Now, before going on, inferential statistics require certain conditions: Samples must be random and representative of the population they are supposed to represent. All data bases themselves are samples. To be a random sample, every individual of a society must have an equal chance of being sampled. That condition is not met when cold hunts are used where a data base of convenience is used that does not represent real marker frequencies. The data bases available at state and national levels are data bases of convenience, not truly representative of our entire society. Nevertheless, they are large, and that seemingly gives them some validity.

But there is a further and very critical rub. Marker frequencies are hardly random in populations, but are assumed to be. We have not found any studies of the marker frequency patterns in any of the large data bases available to the justice systems in the world. Populations actually consist of an admixture of family trees arising within local societies that in our age are only somewhat blended, and data bases reflect that fact. Family origins matter, and societies are not uniformly blended in regards to family trees. This lack of randomness, and how significant it is, is not yet known. It is certainly not yet common knowledge.

Data from Arizona and Illinois are available to test the FBI procedures that courts are expected to use. In testing for how many matches were found for nine markers, the statistical expectation on the FBI bias is the product of the probability and the data base size. The FBI position is testable and was tested. In Arizona, in a data base of 65,000, where about two matches were expected, 122 matches were found. A Chicago data base of 233,000 profiles, where about seven matches were expected on FBI procedures, a whopping 902 were found. There is something badly wrong in paradise if FBI statistics bear so little relation to reality.

The FBI will not allow their data base to be published for comment or testing. Their reasoning is that it would violate individual confidentiality and would also clog up their computers if they answered every such request. In the first place it is not necessary to release individual names to do effective searches. Secondly, a single search would only take minutes, and would not have to be repeated more than a few times to accurately assess actual marker pairing frequencies. Politics, not justice is the problem.

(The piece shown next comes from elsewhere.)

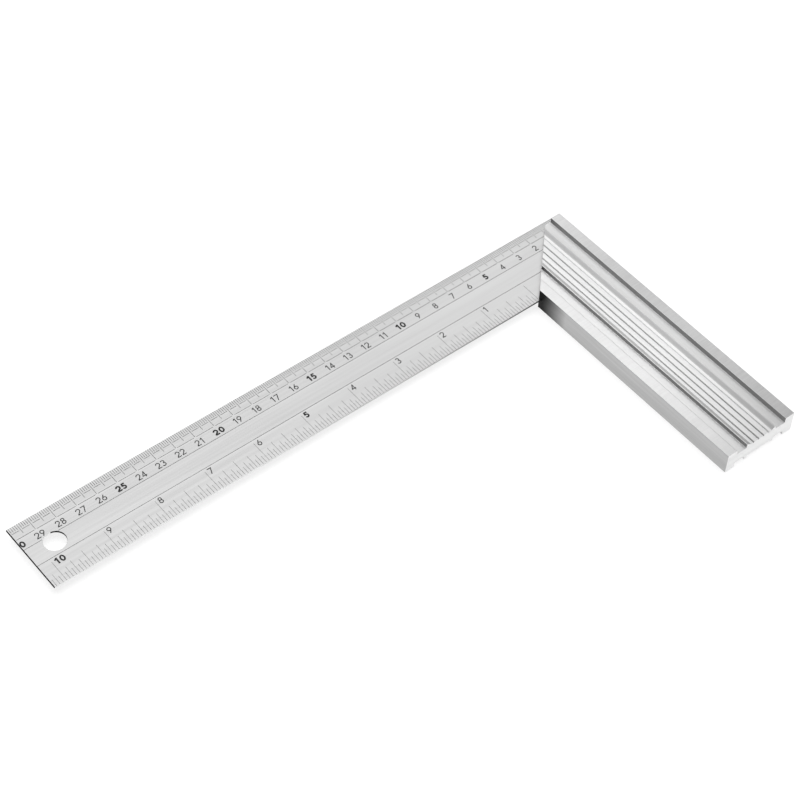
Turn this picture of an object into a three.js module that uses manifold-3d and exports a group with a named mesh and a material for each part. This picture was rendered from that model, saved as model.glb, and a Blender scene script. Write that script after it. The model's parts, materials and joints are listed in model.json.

For the record, combination theory alone, with no other assumptions, provides expectations within less than three multiples for both the Arizona and Chicago results, in sharp contrast with the FBI differences of a hundred multiples or so. This is a huge discrepancy, but it is easily accounted for by the lack of randomness and presence of family trees in the data base. The FBI results would be laughable, if lives and reputations were not at stake.

Why bureaucrats take these positions is stunning on the one hand, but business as usual on the other. History is replete with similar situations. In our time, global warming is a similar form of denial. So also for form coming ahead of substance, myth presiding over science, the existence of corporations too large to fail, that "fact" that women cannot be trusted with their own morality and ethics, that racial differences are significant and grounds for maltreatment, that Homo sapiens is unique in all ways that count and no other species matters, that "America First" is God's command. Is any of that justice? Hardly.

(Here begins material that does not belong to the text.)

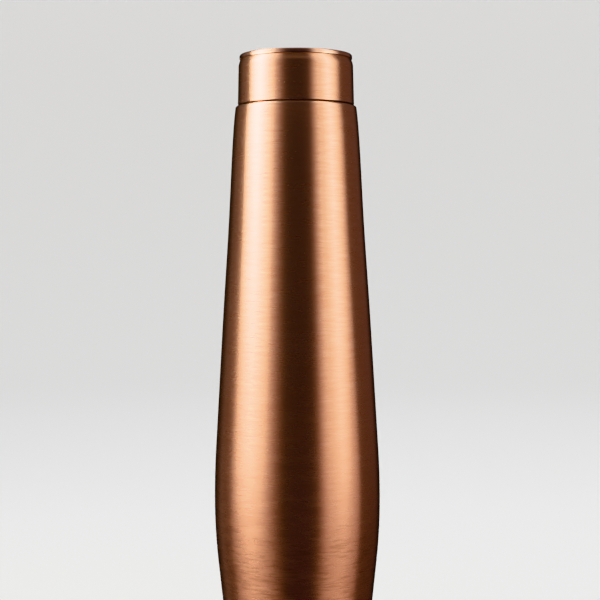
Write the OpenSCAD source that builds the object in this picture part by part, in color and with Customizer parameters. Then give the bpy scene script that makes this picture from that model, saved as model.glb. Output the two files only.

The Science article is a letter edited by Jennifer Sills. The letter has 39 signers with Dan Krane of Wayne State University the lead author. The other 38 signers include individuals, universities, institutes, government officials, and public defenders.

Obama promised an open government, but so far that promise has been far too selective. The FBI has done and still does great work. But justice for all is not their byword. Denial at worst, defensiveness at best, seems to be endemic. And so we will believe--until proven otherwise.